My oldest, most established and possibly favourite spiritual practice is picking angel cards. I use the pack from the transformation game two very dear friends brought me back from their experience week in Findhorn and I love the fact that I’ve used the same pack of angel cards in every circle I’ve held since. They are just little cards with words on them like Love, Beauty, Transformation, Healing, Integrity, Play. There are loads of variations on a theme out there or you can always make your own. You don’t have to believe in angels as a reality for this to help, although I happen to know they exist, because they’ve been saving my bacon for years!
Light a candle and sit quietly looking into the flame for a few minutes. Think of a difficulty you are facing; hurt you are holding; anything that worries you; or that you don’t like about your own behaviour; whatever focus feels right to you is the right focus. Allow yourself to open to the idea that when you choose a card from the angel pack it will be one that you find relevant and helpful. When you feel the presence of your angel (or if you’re not in the right space for that, or think “feeling the presence of angels” is a load of baloney, just when you feel like it) choose one of the angel cards.
Look at the word and just let it in. Think of a story that for you illustrates that word. If you’re in a circle, share your stories; if you’re alone, write it down. Then spend some time thinking about how that quality applies to your chosen focus. Again spend some time exploring this. I have found that I am sometimes quite resistant to seeing the relationship between the angel and my focus but when I find it, I also find the reason I am blocking it.

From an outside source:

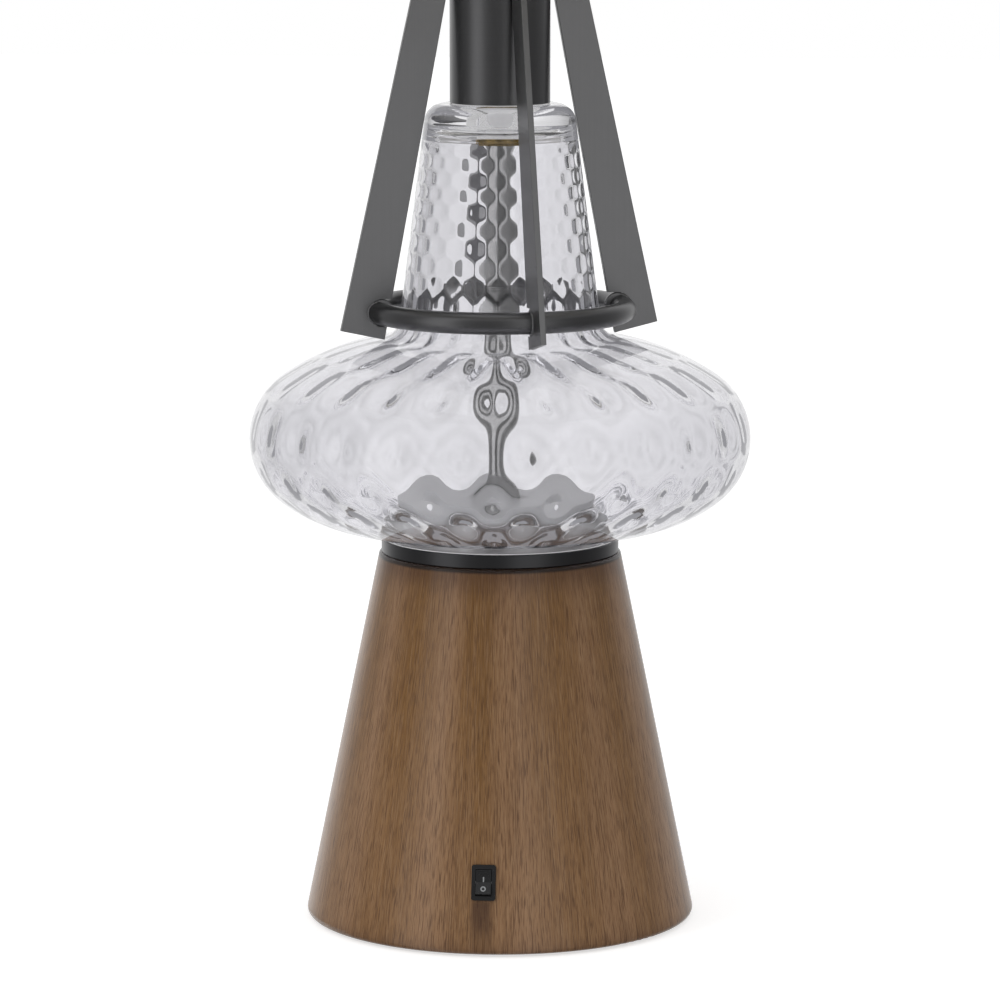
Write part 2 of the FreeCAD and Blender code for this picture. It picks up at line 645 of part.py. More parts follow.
def bottle_side(wall):
    """The bottle's side from foot to shoulder, moved in by the wall: corner points, and
    the radius of the arc that starts at each of them."""
    side = cell.globe_side_round.value - wall
    upper = cell.globe_upper_round.value - wall
    lower = cell.globe_lower_round.value - wall
    centre = (cell.globe_radius.value - cell.globe_side_round.value, globe_up.value)
    up_turn = math.radians(cell.globe_upper_turn.value)
    down_turn = math.radians(cell.globe_lower_turn.value)
    above = (centre[0] + side * math.cos(up_turn), centre[1] + side * math.sin(up_turn))
    below = (centre[0] + side * math.cos(down_turn), centre[1] - side * math.sin(down_turn))
    upper_centre = (centre[0] - (upper - side) * math.cos(up_turn),
                    centre[1] - (upper - side) * math.sin(up_turn))
    lower_centre = (centre[0] - (lower - side) * math.cos(down_turn),
                    centre[1] + (lower - side) * math.sin(down_turn))
    slope = cell.neck_taper.value
    inset = wall * math.hypot(1, slope)
    neck, foot = cell.neck_round.value + wall, cell.glass_foot_round.value + wall
    root, neck_point = blend(upper_centre, upper, cell.neck_low_radius.value - inset,
                             neck_low.value, slope, neck, 1)
    heel, foot_point = blend(lower_centre, lower, cell.glass_foot_radius.value - wall,
                             glass_low.value, 0.0, foot, -1)
    return [(foot_point, foot, False), (heel, lower, True), (below, side, True),
            (above, upper, True), (root, neck, False), (neck_point, 0, True)]


def glass_body():
    """One blown bottle: squashed globe, cone neck and a thick rounded shoulder."""
    wall = cell.glass_wall.value
    slope = cell.neck_taper.value
    shoulder = cell.shoulder_round.value
    shoulder_up = glass_top.value - shoulder
    shoulder_radius = (cell.neck_low_radius.value - slope * (shoulder_up - neck_low.value)
                       - shoulder * math.hypot(1, slope))
    lean = math.atan(slope)
    corners = [(cell.glass_foot_radius, glass_low)]
    arcs = {}
    for point, radius, left in bottle_side(0.0):
        if radius:
            arcs[len(corners)] = (radius, left)
        corners.append(point)
    arcs[len(corners)] = (cell.shoulder_round, True)
    corners.append((shoulder_radius + shoulder * math.cos(lean), shoulder_up + shoulder * math.sin(lean)))
    corners.append((shoulder_radius, glass_top))
    corners.append((cell.glass_hole_radius, glass_top))
    corners.append((cell.glass_hole_radius, crown_low))
    inset = wall * math.hypot(1, slope)
    ceiling_radius = cell.neck_low_radius.value - inset - slope * (
        crown_low.value - neck_low.value)
    inner_round = cell.neck_inner_round.value
    corners.append((ceiling_radius - inner_round, crown_low))
    corners.append((ceiling_radius + slope * inner_round, crown_low.value - inner_round))
    arcs[len(corners) - 2] = (inner_round, False)
    inner = bottle_side(wall)
    for i in range(len(inner) - 1, -1, -1):
        if i > 0 and inner[i - 1][1]:
            arcs[len(corners)] = (inner[i - 1][1], not inner[i - 1][2])
        corners.append(inner[i][0])
    corners.append((cell.glass_foot_radius - cell.glass_wall, glass_low))
    turned("glass_body", corners, arcs)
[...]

This is a cast-iron cure for depression. Every single person I have known who has actually done this practice has found that it works. Every day for a month (it works best to set aside a period – at least ½ hour – at the same time every day) write a blessings list. Anything that gives you pleasure or comfort or in anyway enhances your experience of life counts as a blessing. Gifts from people, food you enjoy, flowers you like the smell of, jokes that made you laugh, activities you enjoy, people in your life, any event from your past that makes you feel good to think about, the most trivial incidents of the day, the cat that said “hello”, absolutely anything. On the first day you list 100 blessings and you build it up from there until you are completing an A4 page of blessings every day. Yeap, it takes time but you get faster and it really shifts consciousness.
Developing a Good Rumour
(by Edith Stauffer)
Even with people that are really difficult, identifying something that you can respect or like about them really changes how you experience them. The “good rumour” seems something of a misnomer to me but it takes the focus on the positive in others a stage further. It’s absolutely brilliant at transforming conflict with teenagers. You just have to find ONE thing that they are doing that doesn’t absolutely drive you up the walls and keep talking about it. This is also really good for those awful work situations where everyone bitches behind everyone else’s back.
- Decide if you are willing to improve the atmosphere in your workplace, home, or other environment.
- Decide that you will put some effort into creating this beneficial change. Decide to do this as your own personal project. Tell no one what you are doing – then you won’t have to explain anything to anyone, nor can you be sabotaged.
- Make a list of the positive qualities you can see in another person and keep it to yourself. You may see and hear plenty of negative ones, but you are choosing not to focus on them for this period of time, in order to concentrate upon the positive qualities.
- Once you have this Appreciations List, select one item with which to start the first rumour. Whenever it is appropriate, say to a fellow-worker, family member, or whoever, “Did you know how well Mary looks after her children (dog or whatever)?”, or “I appreciate John’s always being first here in the morning.” This must be a true feeling. Even if the response is negative, do not comment, just let it be. Even though you may agree, you are looking for and have found something good, and are concentrating solely upon it.
- You may repeat this truthful rumour if you wish, or in a day or so, select another quality you appreciate and share with another person. Continue this process and observe how the atmosphere begins to change, subtly at first, then more obviously.
My own experience of Khooba
Of all the goodwill patterns this is the one I’m most familiar with and find easiest. I got here through being ill for several years and learning that I could either (as I so often did) feel hard done by and that nobody understood or cared what I went through or I could recognise that however difficult I was finding things, joys exist when I can be open to them. I did blessings lists for months (but I am that sort!) and over time it helped me to change, not how ill I was, but what I filled my head with and through that, how much I enjoyed being alive.
When I did the original training with Guy, one exercise was to look for the good in a tragic event and I worked on the bombing of Omagh. Looking for the good does not involve ANY denial of how terrible an event is but to find the good does make the things that happen more bearable. I wouldn’t want to have been anywhere else on the planet on 15th August 1998. I was blessed to have the skills and experience that lead to my inclusion on the trauma team working with the people affected by the bomb. I am grateful that I could do it. I then left a job I detested on the basis that life was too short and uncertain for me to waste another moment doing something I didn’t believe in and that was a good move. No matter what happens, from the right perspective it is possible to find the good in it.